If Al Qaeda is really behind the recent incidents in Mombasa, then this is the first time that it has chosen to target Israeli interests. There have been criticism in the Arab world about Al Qaeda's exclusive focus on the U.S. despite Israel being the "core" problem for the Arabs. Arab observers feel that the Mombasa attacks were Al Qaeda's riposte to these criticisms. The Palestinian Authority (P.A.) has successfully dissuaded its citizens from carrying out any attacks against Israeli interests outside the occupied territories since the beginning of the 1980s. In the 1970s, East Africa was an arena where the Israeli secret service, Mossad, and Palestinan resistance groups confronted each other on a regular basis. There were hijackings, killings and kidnappings.

In 1976, the Popular Front for the Liberation of Palestine (PFLP) made an attempt to shoot down an Israeli passenger plane in Nairobi airport. The rockets to be used were fortuitously discovered by the Kenyan authorities half an hour before the scheduled departure of the plane. In 1979, PFLP activists hijacked a Lufthansa passenger plane from Mogadishu.

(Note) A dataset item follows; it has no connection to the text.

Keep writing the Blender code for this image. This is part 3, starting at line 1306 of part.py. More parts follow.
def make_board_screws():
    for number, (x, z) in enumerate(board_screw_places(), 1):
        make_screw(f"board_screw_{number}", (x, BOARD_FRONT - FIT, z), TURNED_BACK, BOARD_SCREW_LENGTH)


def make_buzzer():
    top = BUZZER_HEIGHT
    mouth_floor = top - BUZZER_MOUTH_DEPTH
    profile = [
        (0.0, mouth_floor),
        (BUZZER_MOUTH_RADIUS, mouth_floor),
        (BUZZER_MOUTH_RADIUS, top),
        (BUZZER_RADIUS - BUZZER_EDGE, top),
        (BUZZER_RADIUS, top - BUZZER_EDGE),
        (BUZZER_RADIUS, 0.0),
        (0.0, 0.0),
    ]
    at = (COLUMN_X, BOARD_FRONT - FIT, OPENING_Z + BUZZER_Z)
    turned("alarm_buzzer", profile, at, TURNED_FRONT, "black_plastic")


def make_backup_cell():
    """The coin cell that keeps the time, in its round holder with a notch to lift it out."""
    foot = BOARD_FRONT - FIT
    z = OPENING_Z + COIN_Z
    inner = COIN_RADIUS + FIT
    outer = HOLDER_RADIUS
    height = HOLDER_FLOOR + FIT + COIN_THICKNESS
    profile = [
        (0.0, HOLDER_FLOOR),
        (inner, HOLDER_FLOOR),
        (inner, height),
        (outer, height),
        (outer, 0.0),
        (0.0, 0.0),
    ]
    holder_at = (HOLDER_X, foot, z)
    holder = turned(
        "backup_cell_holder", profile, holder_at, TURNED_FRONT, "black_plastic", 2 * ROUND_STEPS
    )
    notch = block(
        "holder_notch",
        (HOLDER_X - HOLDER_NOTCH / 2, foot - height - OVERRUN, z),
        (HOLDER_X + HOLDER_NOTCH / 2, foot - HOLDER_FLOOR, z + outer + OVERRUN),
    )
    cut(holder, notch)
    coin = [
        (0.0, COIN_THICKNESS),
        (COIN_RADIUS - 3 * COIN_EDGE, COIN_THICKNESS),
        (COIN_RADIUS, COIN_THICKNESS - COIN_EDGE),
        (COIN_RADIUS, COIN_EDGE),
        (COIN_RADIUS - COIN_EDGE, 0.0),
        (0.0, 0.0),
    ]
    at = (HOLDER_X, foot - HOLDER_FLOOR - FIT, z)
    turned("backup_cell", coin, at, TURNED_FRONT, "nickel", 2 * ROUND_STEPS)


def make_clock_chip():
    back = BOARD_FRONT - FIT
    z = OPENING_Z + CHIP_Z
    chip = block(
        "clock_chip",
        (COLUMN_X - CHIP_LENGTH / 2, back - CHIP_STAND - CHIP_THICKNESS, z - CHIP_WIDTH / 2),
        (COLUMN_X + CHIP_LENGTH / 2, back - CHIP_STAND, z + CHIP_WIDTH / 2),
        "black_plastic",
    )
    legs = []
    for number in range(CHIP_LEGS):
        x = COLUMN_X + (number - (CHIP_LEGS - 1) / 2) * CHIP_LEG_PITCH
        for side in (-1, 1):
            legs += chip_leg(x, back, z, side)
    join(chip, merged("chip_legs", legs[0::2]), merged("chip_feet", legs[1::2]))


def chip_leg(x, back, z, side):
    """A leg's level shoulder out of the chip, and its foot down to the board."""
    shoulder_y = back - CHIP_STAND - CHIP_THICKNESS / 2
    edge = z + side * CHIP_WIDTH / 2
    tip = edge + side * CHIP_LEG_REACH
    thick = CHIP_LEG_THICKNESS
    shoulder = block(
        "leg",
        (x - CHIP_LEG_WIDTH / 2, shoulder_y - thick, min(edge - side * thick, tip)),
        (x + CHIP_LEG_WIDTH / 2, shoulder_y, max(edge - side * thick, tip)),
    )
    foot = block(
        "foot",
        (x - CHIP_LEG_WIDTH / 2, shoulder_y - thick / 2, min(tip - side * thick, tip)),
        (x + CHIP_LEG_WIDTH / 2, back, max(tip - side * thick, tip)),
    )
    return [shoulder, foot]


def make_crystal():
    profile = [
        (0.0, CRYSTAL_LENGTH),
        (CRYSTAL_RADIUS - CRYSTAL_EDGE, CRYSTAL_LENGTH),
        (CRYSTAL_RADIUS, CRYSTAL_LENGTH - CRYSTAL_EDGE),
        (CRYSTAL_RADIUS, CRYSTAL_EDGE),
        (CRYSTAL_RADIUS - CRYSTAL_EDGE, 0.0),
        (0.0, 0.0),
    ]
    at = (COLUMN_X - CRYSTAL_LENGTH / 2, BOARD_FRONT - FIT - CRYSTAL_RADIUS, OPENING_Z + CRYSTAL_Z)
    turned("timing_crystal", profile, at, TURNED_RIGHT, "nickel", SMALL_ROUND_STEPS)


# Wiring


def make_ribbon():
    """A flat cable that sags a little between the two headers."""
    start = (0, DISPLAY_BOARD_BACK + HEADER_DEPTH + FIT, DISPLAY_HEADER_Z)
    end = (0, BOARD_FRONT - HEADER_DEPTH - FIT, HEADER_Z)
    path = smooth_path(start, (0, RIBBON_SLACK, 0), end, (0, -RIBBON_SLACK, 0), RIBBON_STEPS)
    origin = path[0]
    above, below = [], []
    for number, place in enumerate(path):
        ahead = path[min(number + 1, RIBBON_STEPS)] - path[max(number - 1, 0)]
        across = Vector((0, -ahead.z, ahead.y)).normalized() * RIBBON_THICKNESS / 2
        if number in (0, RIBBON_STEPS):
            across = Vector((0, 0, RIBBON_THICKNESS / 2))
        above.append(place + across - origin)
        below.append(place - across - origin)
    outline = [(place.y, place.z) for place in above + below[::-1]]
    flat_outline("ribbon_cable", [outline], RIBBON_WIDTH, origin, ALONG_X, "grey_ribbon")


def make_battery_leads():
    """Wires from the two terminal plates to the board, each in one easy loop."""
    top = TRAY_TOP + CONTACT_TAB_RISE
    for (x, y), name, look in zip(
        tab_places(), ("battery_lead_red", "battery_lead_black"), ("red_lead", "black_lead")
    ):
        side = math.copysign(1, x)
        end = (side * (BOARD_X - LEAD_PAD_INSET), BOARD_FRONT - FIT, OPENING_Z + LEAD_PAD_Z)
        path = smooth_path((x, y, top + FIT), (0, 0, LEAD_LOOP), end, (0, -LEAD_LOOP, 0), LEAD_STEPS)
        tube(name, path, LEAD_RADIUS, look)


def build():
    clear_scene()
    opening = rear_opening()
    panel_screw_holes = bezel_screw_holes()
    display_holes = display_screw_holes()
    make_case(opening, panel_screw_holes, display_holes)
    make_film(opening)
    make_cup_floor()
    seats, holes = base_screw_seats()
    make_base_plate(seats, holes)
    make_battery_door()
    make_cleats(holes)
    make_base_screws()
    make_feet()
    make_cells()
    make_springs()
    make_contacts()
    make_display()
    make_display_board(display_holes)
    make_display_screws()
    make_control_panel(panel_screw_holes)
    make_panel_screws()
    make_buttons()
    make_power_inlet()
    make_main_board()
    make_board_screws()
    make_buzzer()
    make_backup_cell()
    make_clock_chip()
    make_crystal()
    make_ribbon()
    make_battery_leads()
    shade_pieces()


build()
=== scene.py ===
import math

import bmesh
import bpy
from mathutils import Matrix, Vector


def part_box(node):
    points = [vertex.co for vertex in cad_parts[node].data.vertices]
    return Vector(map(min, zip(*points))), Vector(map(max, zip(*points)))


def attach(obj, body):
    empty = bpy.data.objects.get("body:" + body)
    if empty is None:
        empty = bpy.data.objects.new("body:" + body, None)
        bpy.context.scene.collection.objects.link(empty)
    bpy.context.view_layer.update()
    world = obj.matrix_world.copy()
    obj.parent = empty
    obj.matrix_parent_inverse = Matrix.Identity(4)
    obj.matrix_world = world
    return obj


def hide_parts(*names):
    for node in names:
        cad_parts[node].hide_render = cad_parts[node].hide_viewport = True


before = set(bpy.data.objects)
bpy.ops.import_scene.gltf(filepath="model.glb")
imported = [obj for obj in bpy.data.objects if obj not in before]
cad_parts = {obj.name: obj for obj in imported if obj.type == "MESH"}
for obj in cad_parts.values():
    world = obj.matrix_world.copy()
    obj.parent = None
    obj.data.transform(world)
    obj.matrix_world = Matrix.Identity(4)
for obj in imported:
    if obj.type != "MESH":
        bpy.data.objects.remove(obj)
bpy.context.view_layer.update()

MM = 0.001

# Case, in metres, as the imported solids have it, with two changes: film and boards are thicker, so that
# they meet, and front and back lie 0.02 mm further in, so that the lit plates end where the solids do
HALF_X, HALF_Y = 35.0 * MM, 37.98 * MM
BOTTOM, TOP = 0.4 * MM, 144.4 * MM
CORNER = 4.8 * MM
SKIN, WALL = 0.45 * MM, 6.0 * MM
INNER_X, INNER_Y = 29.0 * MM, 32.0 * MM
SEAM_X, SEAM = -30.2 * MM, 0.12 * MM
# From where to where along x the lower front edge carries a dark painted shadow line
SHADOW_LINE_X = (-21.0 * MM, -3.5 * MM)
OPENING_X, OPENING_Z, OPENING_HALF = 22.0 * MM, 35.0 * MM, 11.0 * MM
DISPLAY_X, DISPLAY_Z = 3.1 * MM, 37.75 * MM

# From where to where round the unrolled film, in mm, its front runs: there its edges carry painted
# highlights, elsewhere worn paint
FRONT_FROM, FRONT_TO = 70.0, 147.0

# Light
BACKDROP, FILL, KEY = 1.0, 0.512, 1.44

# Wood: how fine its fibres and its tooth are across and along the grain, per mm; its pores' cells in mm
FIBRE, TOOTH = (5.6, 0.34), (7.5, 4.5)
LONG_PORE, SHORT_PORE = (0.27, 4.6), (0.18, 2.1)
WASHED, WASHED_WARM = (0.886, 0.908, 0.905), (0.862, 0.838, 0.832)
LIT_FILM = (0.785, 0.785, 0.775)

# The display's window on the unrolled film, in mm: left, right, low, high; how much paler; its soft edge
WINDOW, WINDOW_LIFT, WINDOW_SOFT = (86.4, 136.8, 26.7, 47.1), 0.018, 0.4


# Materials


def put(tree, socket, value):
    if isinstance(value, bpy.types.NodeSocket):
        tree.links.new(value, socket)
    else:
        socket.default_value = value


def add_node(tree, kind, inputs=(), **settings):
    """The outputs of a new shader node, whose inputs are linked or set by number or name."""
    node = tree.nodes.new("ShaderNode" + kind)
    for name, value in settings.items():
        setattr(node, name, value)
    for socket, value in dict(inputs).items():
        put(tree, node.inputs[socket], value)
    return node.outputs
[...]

The bloodletting and the violence reached such a level that the Israeli government and the Palestinian leadership reached an understanding to cease their cloak-and-dagger activities in the region. Both sides have stuck to the agreement until now.

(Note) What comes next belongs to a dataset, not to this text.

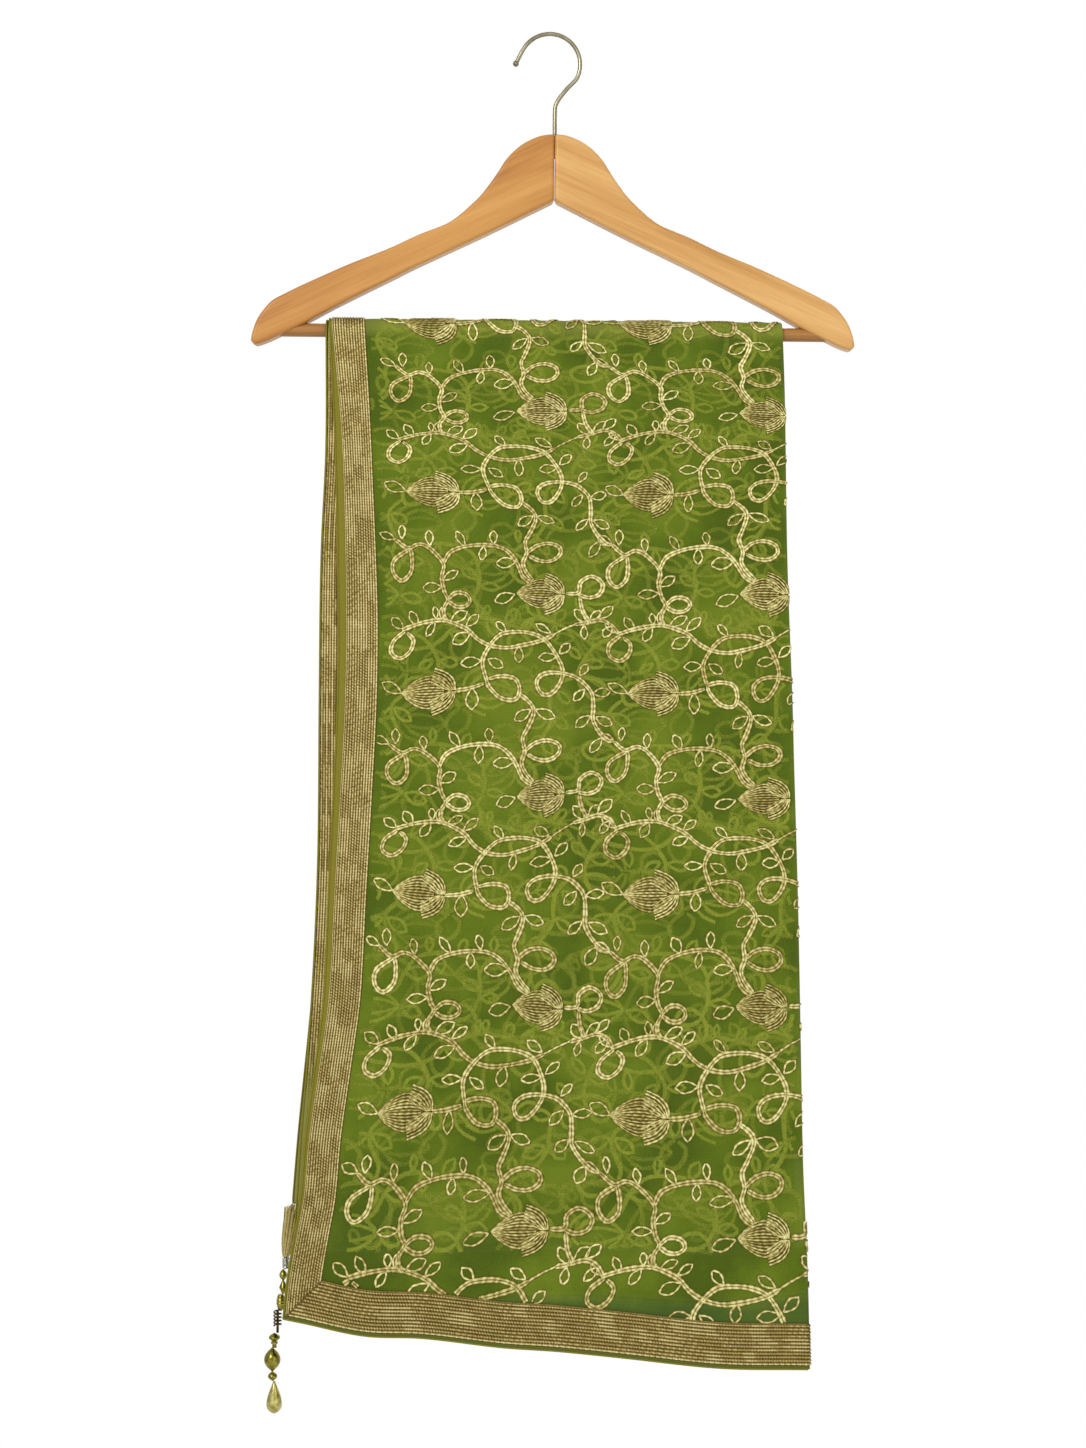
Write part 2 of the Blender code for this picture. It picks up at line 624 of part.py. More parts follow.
def make_hook(frame, collection):
    """Bent wire with a ball at its tip; its shank goes down into the wood."""
    stations = hook_stations()
    curve = bpy.data.curves.new("hanger_hook", "CURVE")
    curve.dimensions = "3D"
    curve.bevel_depth = MM
    curve.bevel_resolution = 2
    curve.render_resolution_u = 0
    curve.use_fill_caps = True
    spline = curve.splines.new("POLY")
    spline.points.add(len(stations) - 1)
    for point, (x, z, radius) in zip(spline.points, stations):
        point.co = (x * MM, 0.0, z * MM, 1.0)
        point.radius = radius
    curve.materials.append(finish_material("steel"))
    hook = bpy.data.objects.new("hanger_hook", curve)
    collection.objects.link(hook)
    hook.parent = frame
    return hook


def make_hanger(parts, cutters):
    frame = hanger_frame(parts)
    quarter_turn = math.pi / 2.0
    rod_place = (CENTRE_X, 0.0, ROD_Z)
    bore = make_cylinder("rod_bore", ROD_RADIUS + FIT_GAP, 2.0 * (ROD_HALF_LENGTH + FIT_GAP),
                         ROD_SIDES, rod_place, (0.0, quarter_turn, 0.0), cutters)
    shank_top = WOOD_TOP_Z + 10.0
    shank_foot = WOOD_TOP_Z - SHANK_DEPTH - FIT_GAP
    socket = make_cylinder("shank_bore", HOOK_WIRE_RADIUS + FIT_GAP, shank_top - shank_foot, 12,
                           (CENTRE_X, 0.0, (shank_top + shank_foot) / 2.0), (0.0, 0.0, 0.0), cutters)
    for cutter in (bore, socket):
        cutter.hide_render = True
        cutter.display_type = "WIRE"
        cutter.parent = frame
    make_arm("hanger_arm_left", -1, (bore, socket), frame, parts)
    make_arm("hanger_arm_right", 1, (bore, socket), frame, parts)
    rod = make_cylinder("hanger_rod", ROD_RADIUS, 2.0 * ROD_HALF_LENGTH, ROD_SIDES, rod_place,
                        (0.0, quarter_turn, 0.0), parts)
    rod.data.materials.append(finish_material("wood"))
    rod.data.shade_smooth()
    rod.parent = frame
    make_hook(frame, parts)


def bead_size(shape, share, step):
    """Radius of a turned bead at `share` of its height, as a share of its greatest radius."""
    dome = math.sqrt(1.0 - (2.0 * share - 1.0) ** 2)
    if shape == "ball_and_bicone":
        if share < TOP_BALL_SHARE:
            return math.sin(math.pi * min(share / TOP_BALL_SHARE, 0.9)) ** 0.7
        place = (share - TOP_BALL_SHARE) / (1.0 - TOP_BALL_SHARE)
        return between(0.35, 1.0, 1.0 - abs(2.0 * place - 1.0))
    if shape == "ribbed":
        return (0.62 + 0.38 * dome) * (1.0 if step % 3 else 0.8)
    if shape == "coil":
        pin = 0.24
        return pin if share > 0.8 else (1.0 if step % 2 else 0.66)
    if shape == "necked":
        ball, collar = 0.6, 0.74
        if share < ball:
            return math.sin(math.pi * min(share / ball, 0.9))
        return 0.62 if share < collar else 0.45
    if shape == "oval":
        return dome ** 0.8
    if shape == "drop":
        return read_table(DROP_ROWS, share)
    return dome


BEAD_STEPS = {"round": 6, "ball_and_bicone": 15, "ribbed": 12, "coil": 14, "necked": 10,
              "oval": 8, "drop": 10}


def bead_profile(shape, radius, height):
    """Radius against height of a turned bead, closed on the axis by a small flat at each end."""
    steps = BEAD_STEPS[shape]
    rows = []
    for step in range(1, steps):
        size = max(bead_size(shape, step / steps, step), 0.2)
        rows.append((size * radius, height * (0.5 - step / steps)))
    half = height * 0.5
    flat = BEAD_END * radius
    return [(0.0, half), (flat, half)] + rows + [(flat, -half), (0.0, -half)]


def make_bead(bead, centre, collection):
    profile = bead_profile(bead.shape, bead.diameter / 2.0, bead.height)
    mesh = bpy.data.meshes.new(bead.name)
    edges = [(i, i + 1) for i in range(len(profile) - 1)]
    mesh.from_pydata([(r * MM, 0.0, z * MM) for r, z in profile], edges, [])
    mesh.materials.append(finish_material(bead.metal))
    thing = bpy.data.objects.new(bead.name, mesh)
    collection.objects.link(thing)
    thing.location = centre * MM
    turning = thing.modifiers.new("turning", "SCREW")
    turning.steps = BEAD_SIDES
    turning.render_steps = BEAD_SIDES
    turning.use_merge_vertices = True
    turning.merge_threshold = 0.00005
    turning.use_smooth_shade = True
    return thing


def make_beads(collection):
    """String of beads under the knot, each one a fitting gap below the last."""
    top = KNOT_TOP_Z
    for bead in BEADS:
        middle = top - bead.height / 2.0
        place = Vector((read_table(TASSEL_SWAY, middle), TASSEL_Y, middle))
        make_bead(bead, place, collection)
        top -= bead.height + FIT_GAP


def square_to_disc(x, y):
    """Even spread of a square's points over a disc."""
    return x * math.sqrt(1.0 - y * y / 2.0), y * math.sqrt(1.0 - x * x / 2.0)


def make_tuft(collection):
    """Threads fused in a short head, spreading upward to the cloth's corner."""
    edit = bmesh.new()
    bmesh.ops.create_grid(edit, x_segments=TUFT_GRID, y_segments=TUFT_GRID, size=1.0)
    for vert in edit.verts:
        x, y = square_to_disc(vert.co.x, vert.co.y)
        vert.co = Vector((x * TUFT_HEAD_RADIUS, y * TUFT_HEAD_RADIUS, TUFT_HEAD_HEIGHT))
    cells = list(edit.faces)
    rim = [edge for edge in edit.edges if edge.is_boundary]
    skirt = bmesh.ops.extrude_edge_only(edit, edges=rim)["geom"]
    low_edges = [item for item in skirt if isinstance(item, bmesh.types.BMEdge)]
    for item in skirt:
        if isinstance(item, bmesh.types.BMVert):
            item.co.z = 0.0
    bmesh.ops.contextual_create(edit, geom=[e for e in low_edges if e.is_boundary])
    bmesh.ops.inset_individual(edit, faces=cells, thickness=0.1, depth=0.0)
    foot = Vector((read_table(TASSEL_SWAY, KNOT_TOP_Z), TASSEL_Y, KNOT_TOP_Z + FIT_GAP))
    corner = cloth_point(BACK_OUTER, 0.0, hem_drop(BACK_OUTER, 0.0))
    top = corner + Vector(TUFT_TOP_OFFSET)
    lean = (top - foot) / (top.z - foot.z)
    rise = top.z - foot.z - TUFT_HEAD_HEIGHT
    threads = []
    for number, cell in enumerate(cells):
        centre = cell.calc_center_median()
        threads.append((cell, centre.x, centre.y, number))
    for cell, centre_x, centre_y, number in threads:
        ragged = 1.0 - 0.09 * (0.5 + 0.5 * math.sin(number * 2.4))
        sideways = 0.35 * math.sin(number * 4.1)
        face = cell
        was = 0.0
        for station in TUFT_STATIONS:
            made = bmesh.ops.extrude_discrete_faces(edit, faces=[face])
            face = made["faces"][0]
            fan = TUFT_TOP_RADIUS / TUFT_HEAD_RADIUS - 1.0
            step = station ** 0.8 - was ** 0.8
            shift = Vector((centre_x * fan * step + sideways * (station - was),
                            centre_y * fan * step * 0.72, rise * ragged * (station - was)))
            grow = 1.5 if station < 1.0 else 0.8
            middle = face.calc_center_median()
            for vert in face.verts:
                vert.co = middle + (vert.co - middle) * grow + shift
            was = station
    for vert in edit.verts:
        vert.co = foot + Vector((vert.co.x, vert.co.y, 0.0)) + lean * vert.co.z
    bmesh.ops.recalc_face_normals(edit, faces=edit.faces)
    for vert in edit.verts:
        vert.co *= MM
    mesh = bpy.data.meshes.new("tassel_tuft")
    edit.to_mesh(mesh)
    edit.free()
    mesh.materials.append(finish_material("thread"))
    thing = bpy.data.objects.new("tassel_tuft", mesh)
    collection.objects.link(thing)
    return thing


def make_cloth(parts):
    """Cloth over the rod and four hangs, each hang with its own side and hem ribbon."""
    over_rod("cloth_over_rod", parts)
    for name, hang, columns, steps in (
            ("front_outer", FRONT_OUTER, 13, 20), ("front_inner", FRONT_INNER, 12, 16),
            ("back_outer", BACK_OUTER, 13, 18), ("back_inner", BACK_INNER, 12, 15)):
        layer_wall(name, hang, columns, steps, parts)
        side_ribbon(name + "_side_ribbon", hang, steps, parts)
        hem_ribbon(name + "_hem_ribbon", hang, columns, parts)


def make_vines(parts):
    for name, hang, repeats in (("front", FRONT_OUTER, range(0, 6)),
                                ("back", BACK_OUTER, range(-6, 0))):
        vine_run(name + "_vine_left", hang, 0, repeats, parts)
        vine_run(name + "_vine_right", hang, 1, repeats, parts)


def main():
    clear_scene()
    parts = new_collection("dupatta_stole")
    cutters = new_collection("cutters")
    make_hanger(parts, cutters)
    make_cloth(parts)
    make_vines(parts)
    make_tuft(parts)
    make_beads(parts)


main()
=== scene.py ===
"""Looks of the dupatta stole on its wooden hanger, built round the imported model.

Lengths are millimetres until a mesh is made. The front of the hanger faces -Y.
"""

import math
import random
from collections import namedtuple

import bpy
import numpy as np
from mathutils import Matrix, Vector

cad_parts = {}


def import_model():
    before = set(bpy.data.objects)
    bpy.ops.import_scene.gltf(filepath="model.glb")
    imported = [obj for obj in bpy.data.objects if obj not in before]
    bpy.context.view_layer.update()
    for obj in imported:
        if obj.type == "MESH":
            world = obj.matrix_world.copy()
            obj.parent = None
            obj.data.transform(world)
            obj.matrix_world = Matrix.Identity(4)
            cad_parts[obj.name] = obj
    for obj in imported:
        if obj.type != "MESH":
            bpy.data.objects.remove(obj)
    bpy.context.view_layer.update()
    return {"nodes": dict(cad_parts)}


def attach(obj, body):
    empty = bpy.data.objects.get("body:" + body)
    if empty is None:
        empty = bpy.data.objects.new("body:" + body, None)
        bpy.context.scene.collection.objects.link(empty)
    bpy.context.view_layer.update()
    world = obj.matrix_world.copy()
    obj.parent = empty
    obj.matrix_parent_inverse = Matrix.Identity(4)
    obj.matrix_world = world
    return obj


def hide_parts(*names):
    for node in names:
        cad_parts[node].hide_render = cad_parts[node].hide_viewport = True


MM = 0.001
BODY = "root"

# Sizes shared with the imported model
CENTRE_X = 4.3
TILT = math.radians(0.58)
WOOD_THICKNESS = 14.0
WOOD_EDGE = 2.6
ROD_Z = -221.3
FIT_GAP = 0.3
HOOK_WIRE_RADIUS = 1.6
HOOK_ARC_RADIUS = 22.7
HOOK_ARC_CENTRE = (0.07, -21.1)
HOOK_ARC_START = 152.0    # degrees, at the ball's side
HOOK_ARC_END = -28.0
HOOK_LIP_RUN = (5.2, 10.4)  # from the ball to the start of the arc
HOOK_BALL_RADIUS = 2.3
HOOK_NECK = [(13.2, -39.2), (8.1, -45.6), (5.4, -50.4), (CENTRE_X, -56.0)]
HOOK_SIDES = 20
FERRULE_PROFILE = [(0.0, 0.5), (2.6, 0.45), (3.0, 0.1), (3.0, -0.9)]
FERRULE_SIDES = 28
SHANK_DEPTH = 17.0
WOOD_TOP_Z = -74.3
INNER_RADIUS = 7.3
OUTER_RADIUS = 8.7
INNER_SPREAD = 3.5
OUTER_SPREAD = 5.5
SPREAD_DROP = 740.0
SIDE_RIBBON = 23.6
HEM_RIBBON = 31.0
HEM_EDGING = 2.6
INNER_MARGIN = 0.6
RIBBON_WRAP = 0.4

Wave = namedtuple("Wave", "depth cycles phase lean")
Crease = namedtuple("Crease", "top_x top_drop foot_x foot_drop width depth")

# Side ribbon by length of cloth from the rod's crest: bare net outside it, and its own width
OUTER_MARGINS = [(0.0, 2.2), (110.0, 6.0), (300.0, 6.2), (720.0, 2.2)]
SIDE_RIBBON_WIDTHS = [(0.0, 24.3), (110.0, 21.4), (240.0, 23.4), (720.0, 23.6)]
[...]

There have been few operations against Israeli targets since the beginning of the 1980s, barring the attack against the Israeli Embassy in Buenos Aires. Observers feel that the decision of Al Qaeda to open a front against Israel will have new implications. In the 1970s, violence between Israeli security agencies and the Arabs had spread to Europe.

A veteran diplomat said: "The Americans have entered a dark tunnel in their fight against terrorism. They cannot go after everyone. If similar terrorist attacks are repeated, it could make the Bush administration enhance its date for attacking Iraq. This will only give a fillip to terrorism. People are not scared of dying. Palestinians are giving them an example. Palestinian confrontation against the Israeli occupation forces is giving others courage. Israel is the real issue, not America."

The Palestinian leadership has made it clear on several occasions that it is totally against the fundamentalist ideology of Al Qaeda. The secular credentials of the Palestinian leadership are beyond doubt. The diplomat said that it was the P.A. that is keeping militant Islamic organisations like the Hamas in line. "If Arafat leaves, Hamas will take over," warned the diplomat.

However, he pointed out that the question of religious fundamentalism was not confined to the Arab or the Muslim world. There are several U.S. commentators who feel that the Bush administration's policies are driven by an agenda set by Zionist and Christian fundamentalists.

Meanwhile, the Kenyan economy, already in the doldrums, is bound to be further affected by the recent events. "When the elephants fight, it is the grass that suffers," said an African diplomat, referring to the Arab-Israeli struggle and the U.S.' `war against terrorism'. Indonesian President Megawati Sukarnoputri, speaking after the terrorist attack in Bali, blamed the rise of terrorism and militancy in her country on a "superpower that forced the rest of the world to go along with it".